5-2. Logs (Last 200 Lines)

$ sudo journalctl -u nginx -n 200
$ sudo journalctl -u php8.1-fpm -n 200

When CPU is high, often there's "massive requests", "error spam", or "restart loops" happening. First look at logs for patterns.

6. Rule Out "Actually Not CPU" (Important)

Skip this and you'll misdiagnose.

6-1. Check for Memory Shortage (Swap)

$ free -h

If swap is growing / available is small, might look like CPU but root cause is memory.

6-2. If %wa Is High, Suspect Disk I/O

  • Log bloat
  • DB
  • Docker layer explosion
  • Storage performance issues
$ iostat -x 1 5

If I/O wait is the cause, adding CPU won't help (wasted opportunity).

7. Common Cause Patterns (By Frequency)

Pattern 1: Infinite Loop / Bug / Runaway

  • One process consuming CPU constantly (%us high)
  • Fix: Check logs, recent deployments, recent changes

Pattern 2: Bot / Scan / Traffic Surge

  • nginx/apache access logs exploding
  • Fix: Check web logs, consider rate limiting/WAF/caching

Pattern 3: Too Many Workers (php-fpm, etc.)

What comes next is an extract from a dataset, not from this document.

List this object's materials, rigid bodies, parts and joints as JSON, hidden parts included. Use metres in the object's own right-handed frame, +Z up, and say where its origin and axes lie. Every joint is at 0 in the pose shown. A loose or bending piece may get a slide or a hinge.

  • Child processes keep growing, eating CPU and memory
  • Fix: Set worker limits (MaxChildren, etc.)

Pattern 4: I/O Is Slow, So CPU Appears High

  • %wa is high
  • Fix: Investigate disk I/O

8. Things to Avoid

Don't: Restart Without Saving Evidence

At minimum, capture these before deciding:

  • uptime
  • free -h
  • ps aux --sort=-%cpu | head
  • top (screenshot if possible)

Don't: Scale Up CPU Without Checking %wa

If I/O wait is the cause, CPU scaling is a waste (opportunity cost).

Don't: Leave Unlimited Worker Settings Alone

System will break the moment traffic increases. Set limits first.

Copy-Paste Template

# 1) Overview
uptime

# 2) Also check memory (rule out "actually not CPU")
free -h

# 3) CPU top list (evidence)
ps aux --sort=-%cpu | head -n 20

# 4) top for breakdown (%us/%sy/%wa) and culprit
top

# 5) If it's a service, check logs
sudo systemctl status <service>
sudo journalctl -u <service> -n 200

Summary

  • CPU high: first distinguish "true CPU" vs "I/O wait / memory shortage"
  • uptime → top → ps → journalctl is the fastest path
  • Restart is last resort. Save evidence before deciding.

Test Environment

Commands in this article were tested on Ubuntu 24.04 LTS / bash 5.2.